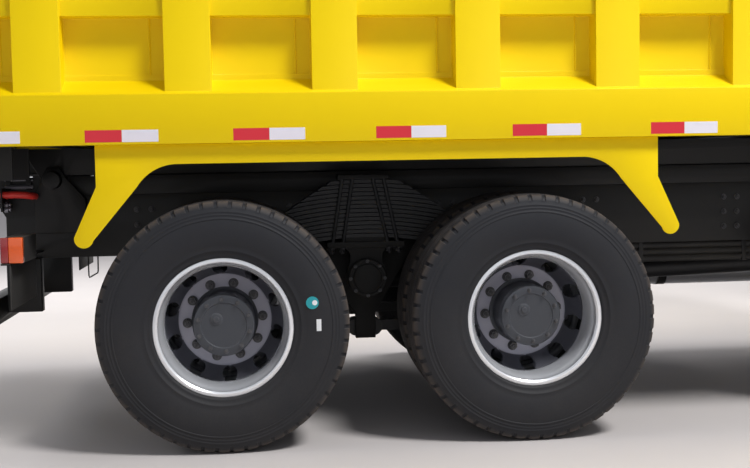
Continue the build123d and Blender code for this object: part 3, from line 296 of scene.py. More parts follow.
def ringTree():
    # copies turned about the Y axis through the origin
    tree, given, out = newGroup("ringOfCopies", "GeometryNodeTree", [
        ("Geometry", "Geometry"), ("Count", "Int", 10), ("Weld", "Float", 0.00001), ("Finish", "Material"),
    ], [("Geometry", "Geometry")])
    points = addNode(tree, "GeometryNodePoints", {"Count": given["Count"]})
    index = addNode(tree, "GeometryNodeInputIndex")
    share = mathNode(tree, "DIVIDE", index.outputs["Index"], given["Count"])
    turn = mathNode(tree, "MULTIPLY", share, 2 * math.pi)
    spin = addNode(tree, "FunctionNodeAxisAngleToRotation", {"Axis": (0, 1, 0), "Angle": turn})
    copies = addNode(tree, "GeometryNodeInstanceOnPoints", {
        "Points": points.outputs["Points"], "Instance": given["Geometry"],
        "Rotation": spin.outputs["Rotation"]})
    return finishTree(tree, given, out, copies.outputs["Instances"])


def gridTree():
    # copies in a row, or in rows and columns
    tree, given, out = newGroup("rowsOfCopies", "GeometryNodeTree", [
        ("Geometry", "Geometry"), ("Count", "Int", 5), ("Step", "Vector", (0.1, 0, 0)), ("Rows", "Int", 1),
        ("Row Step", "Vector", (0, 0, 0.1)), ("Weld", "Float", 0.00001), ("Finish", "Material"),
    ], [("Geometry", "Geometry")])
    stages = given["Geometry"]
    for count, step in (("Count", "Step"), ("Rows", "Row Step")):
        line = addNode(tree, "GeometryNodeMeshLine", {
            "Start Location": (0, 0, 0), "Count": given[count], "Offset": given[step]}, mode="OFFSET")
        copies = addNode(tree, "GeometryNodeInstanceOnPoints", {
            "Points": line.outputs["Mesh"], "Instance": stages})
        stages = copies.outputs["Instances"]
    return finishTree(tree, given, out, stages)


def repeated(mesh, tree, **sizes):
    # a mesh repeated by a tree, its inputs set by their identifiers
    piece = newPiece("scratch", mesh)
    modifier = piece.modifiers.new("repeat", "NODES")
    modifier.node_group = tree
    for item in tree.interface.items_tree:
        label = item.name.replace(" ", "")
        if item.item_type == "SOCKET" and item.in_out == "INPUT" and label in sizes:
            modifier[item.identifier] = sizes[label]
    return smoothed(settled(piece))


ringOfCopies = ringTree()
rowsOfCopies = gridTree()
print("trees built")


# Shader groups shared by the finishes

dustLook = {"reach": 1.15, "upwards": 0.7, "upwardsPower": 3.0, "patches": 1.5, "speckScale": 160.0,
            "speckFloor": 0.5, "roughening": 0.5}
wearAndHighlightLook = {"radius": 0.012, "gain": 6.0}
broadScale = 2.2   # of the tint's patches


def dustGroup():
    # a film of dust, heavier near the road and on what faces up
    group, given, out = newGroup("roadDust", "ShaderNodeTree", [
        ("Color", "Color", (0.5, 0.5, 0.5, 1)), ("Dust", "Color", (0.3, 0.26, 0.2, 1)),
        ("Amount", "Float", 0.3), ("Clean Height", "Float", 1.5), ("Roughness", "Float", 0.4),
        ("Patch Scale", "Float", 3.0),
    ], [("Color", "Color"), ("Roughness", "Float")])
    place = addNode(group, "ShaderNodeTexCoord").outputs["Object"]
    height = addNode(group, "ShaderNodeSeparateXYZ", {"Vector": place})
    low = mathNode(group, "DIVIDE", height.outputs["Z"], given["Clean Height"])
    low = mathNode(group, "SUBTRACT", dustLook["reach"], low, clamp=True)
    surface = addNode(group, "ShaderNodeNewGeometry")
    normal = addNode(group, "ShaderNodeSeparateXYZ", {"Vector": surface.outputs["Normal"]})
    up = mathNode(group, "MAXIMUM", normal.outputs["Z"], 0.0)
    up = mathNode(group, "POWER", up, dustLook["upwardsPower"])
    patches = noiseNode(group, given["Patch Scale"], detail=6.0, roughness=0.65)
    specks = noiseNode(group, dustLook["speckScale"], detail=2.0)
    cover = mathNode(group, "ADD", low, mathNode(group, "MULTIPLY", up, dustLook["upwards"]))
    cover = mathNode(group, "MULTIPLY", cover, mathNode(group, "MULTIPLY", patches, dustLook["patches"]))
    cover = mathNode(group, "MULTIPLY", cover, mathNode(group, "ADD", specks, dustLook["speckFloor"]))
    cover = mathNode(group, "MULTIPLY", cover, given["Amount"], clamp=True)
    rough = mathNode(group, "MULTIPLY", cover, dustLook["roughening"])
    rough = mathNode(group, "ADD", given["Roughness"], rough, clamp=True)
    feed(group, out, {"Color": mixColor(group, cover, given["Color"], given["Dust"]), "Roughness": rough})
    return group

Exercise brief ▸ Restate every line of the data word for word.

Answer for this exercise ▸
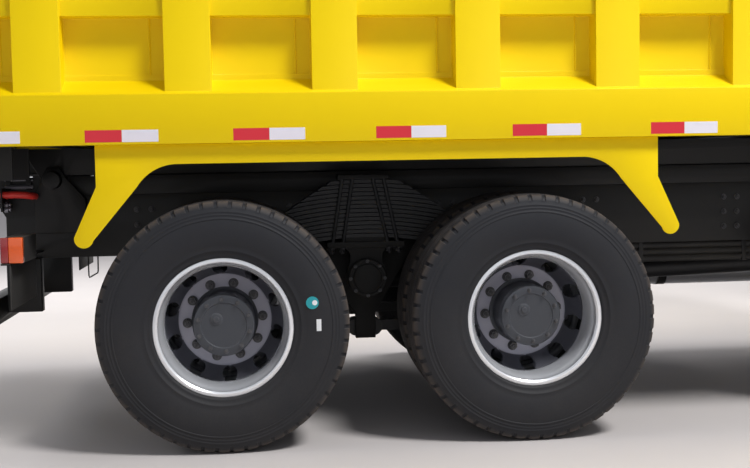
Continue the build123d and Blender code for this object: part 3, from line 296 of scene.py. More parts follow.
def ringTree():
    # copies turned about the Y axis through the origin
    tree, given, out = newGroup("ringOfCopies", "GeometryNodeTree", [
        ("Geometry", "Geometry"), ("Count", "Int", 10), ("Weld", "Float", 0.00001), ("Finish", "Material"),
    ], [("Geometry", "Geometry")])
    points = addNode(tree, "GeometryNodePoints", {"Count": given["Count"]})
    index = addNode(tree, "GeometryNodeInputIndex")
    share = mathNode(tree, "DIVIDE", index.outputs["Index"], given["Count"])
    turn = mathNode(tree, "MULTIPLY", share, 2 * math.pi)
    spin = addNode(tree, "FunctionNodeAxisAngleToRotation", {"Axis": (0, 1, 0), "Angle": turn})
    copies = addNode(tree, "GeometryNodeInstanceOnPoints", {
        "Points": points.outputs["Points"], "Instance": given["Geometry"],
        "Rotation": spin.outputs["Rotation"]})
    return finishTree(tree, given, out, copies.outputs["Instances"])


def gridTree():
    # copies in a row, or in rows and columns
    tree, given, out = newGroup("rowsOfCopies", "GeometryNodeTree", [
        ("Geometry", "Geometry"), ("Count", "Int", 5), ("Step", "Vector", (0.1, 0, 0)), ("Rows", "Int", 1),
        ("Row Step", "Vector", (0, 0, 0.1)), ("Weld", "Float", 0.00001), ("Finish", "Material"),
    ], [("Geometry", "Geometry")])
    stages = given["Geometry"]
    for count, step in (("Count", "Step"), ("Rows", "Row Step")):
        line = addNode(tree, "GeometryNodeMeshLine", {
            "Start Location": (0, 0, 0), "Count": given[count], "Offset": given[step]}, mode="OFFSET")
        copies = addNode(tree, "GeometryNodeInstanceOnPoints", {
            "Points": line.outputs["Mesh"], "Instance": stages})
        stages = copies.outputs["Instances"]
    return finishTree(tree, given, out, stages)


def repeated(mesh, tree, **sizes):
    # a mesh repeated by a tree, its inputs set by their identifiers
    piece = newPiece("scratch", mesh)
    modifier = piece.modifiers.new("repeat", "NODES")
    modifier.node_group = tree
    for item in tree.interface.items_tree:
        label = item.name.replace(" ", "")
        if item.item_type == "SOCKET" and item.in_out == "INPUT" and label in sizes:
            modifier[item.identifier] = sizes[label]
    return smoothed(settled(piece))


ringOfCopies = ringTree()
rowsOfCopies = gridTree()
print("trees built")


# Shader groups shared by the finishes

dustLook = {"reach": 1.15, "upwards": 0.7, "upwardsPower": 3.0, "patches": 1.5, "speckScale": 160.0,
            "speckFloor": 0.5, "roughening": 0.5}
wearAndHighlightLook = {"radius": 0.012, "gain": 6.0}
broadScale = 2.2   # of the tint's patches


def dustGroup():
    # a film of dust, heavier near the road and on what faces up
    group, given, out = newGroup("roadDust", "ShaderNodeTree", [
        ("Color", "Color", (0.5, 0.5, 0.5, 1)), ("Dust", "Color", (0.3, 0.26, 0.2, 1)),
        ("Amount", "Float", 0.3), ("Clean Height", "Float", 1.5), ("Roughness", "Float", 0.4),
        ("Patch Scale", "Float", 3.0),
    ], [("Color", "Color"), ("Roughness", "Float")])
    place = addNode(group, "ShaderNodeTexCoord").outputs["Object"]
    height = addNode(group, "ShaderNodeSeparateXYZ", {"Vector": place})
    low = mathNode(group, "DIVIDE", height.outputs["Z"], given["Clean Height"])
    low = mathNode(group, "SUBTRACT", dustLook["reach"], low, clamp=True)
    surface = addNode(group, "ShaderNodeNewGeometry")
    normal = addNode(group, "ShaderNodeSeparateXYZ", {"Vector": surface.outputs["Normal"]})
    up = mathNode(group, "MAXIMUM", normal.outputs["Z"], 0.0)
    up = mathNode(group, "POWER", up, dustLook["upwardsPower"])
    patches = noiseNode(group, given["Patch Scale"], detail=6.0, roughness=0.65)
    specks = noiseNode(group, dustLook["speckScale"], detail=2.0)
    cover = mathNode(group, "ADD", low, mathNode(group, "MULTIPLY", up, dustLook["upwards"]))
    cover = mathNode(group, "MULTIPLY", cover, mathNode(group, "MULTIPLY", patches, dustLook["patches"]))
    cover = mathNode(group, "MULTIPLY", cover, mathNode(group, "ADD", specks, dustLook["speckFloor"]))
    cover = mathNode(group, "MULTIPLY", cover, given["Amount"], clamp=True)
    rough = mathNode(group, "MULTIPLY", cover, dustLook["roughening"])
    rough = mathNode(group, "ADD", given["Roughness"], rough, clamp=True)
    feed(group, out, {"Color": mixColor(group, cover, given["Color"], given["Dust"]), "Roughness": rough})
    return group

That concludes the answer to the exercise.